サウナにほぼ毎日入るようになって約3年、ついに念願かなってフィンランドへ行ってきました。筆者が参加したのはフィンツアーが企画したサウナビルダーのためのツアーで、毎日宿を変え1週間で合計30のサウナに入ってきました(ほんとにサウナしか入っていないため、可愛いカフェなどにも行っていません)。参加者は全員サウナ大好きな方で本当に楽しいツアーだったのですが、その中で特に印象に残った、フィンランド人とサウナとの深いつながりを感じた経験をレポートしたいと思います。

■フィンランドのサウナの特徴

 フィンランドのサウナは、平均70~80℃と比較的低温です。サウナ室では頻繁にサウナストーンに水をかけ(この行為をロウリュと呼ぶ)、降りそそぐ蒸気を常に楽しむスタイルが基本になります。日本でよく見かけるTVやBGM、アロマ水、アウフグース等は皆無です。暖かい空気は上部に留まるため、サウナストーブと比べて座面の位置が高く、足元まで温まる設計が多いのも特徴です。

宿泊したコテージにあった専用サウナ。ストーンより座面の方が高い位置にある

 大袈裟に感じるかも知れませんが、サウナ室ではロウリュを通じて、石、火、水、木など大地の恵みやエネルギーを全身で享受します。サウナ後に外に出れば太陽、風、緑、鳥の声をより身近に感じて感謝する、そういった行為がナチュラルにされていると感じました。

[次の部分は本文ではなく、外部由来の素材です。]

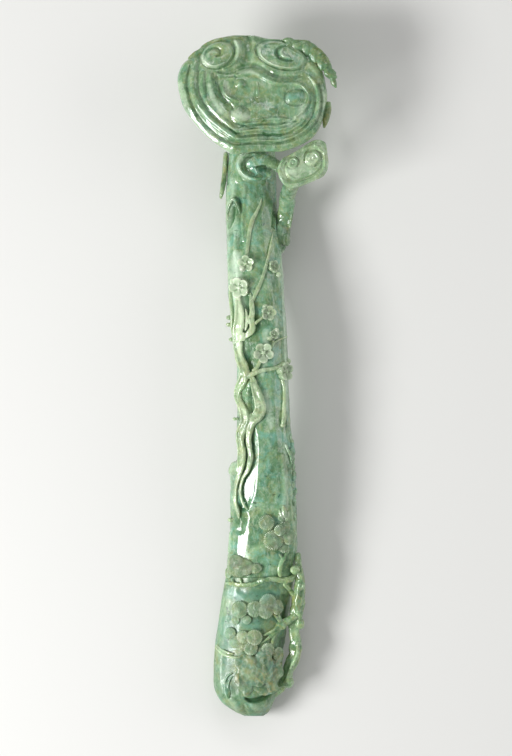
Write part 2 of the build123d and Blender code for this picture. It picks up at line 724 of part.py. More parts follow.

 また、サウナ室の中では皆さんリラックスしながらおしゃべりするのが当たり前なので、黙浴! みたいな注意書き等はもちろんありません。そのためなのか分かりませんが、基本的にどこのサウナも息苦しさを全く感じさせない設計になっています。新鮮な酸素を取り込むための工夫がされていて、吸気と排気の優れたシステムにとても感心しました。

拘りが詰まったサウナ。ストーブのすぐ上の配管が外と繋がる吸気口。また蒸気を効率よく送るための板が天井に設置されている

■キングオブサウナと言われる伝統的な「スモークサウナ」

 ツアー中に何度か「スモークサウナ」に入る機会がありました。キングオブサウナとも言われるスモークサウナとは、フィンランドにおけるサウナの原点であり、時間と手間が必要な贅沢な仕様のサウナです。スモークサウナは、薪ストーブと同じように薪を焚いてサウナ室とストーンを数時間かけて暖めるのですが、煙突がないため煙と熱が室内に充満します。石の表面温度が300℃以上になるまで薪をくべ続け、温度が上がったら薪を全てストーブから取り出し、サウナ室の煙と灰をロウリュによって小さな窓とドアから排出し完成となります。

 この工程には数時間を要します。完成後はストーンを再び温めることはなく、余熱のみで夜まで楽しみます。もちろんスモークサウナでも、常時ストーンに水を垂らしロウリュを楽しむスタイルに変わりはありません。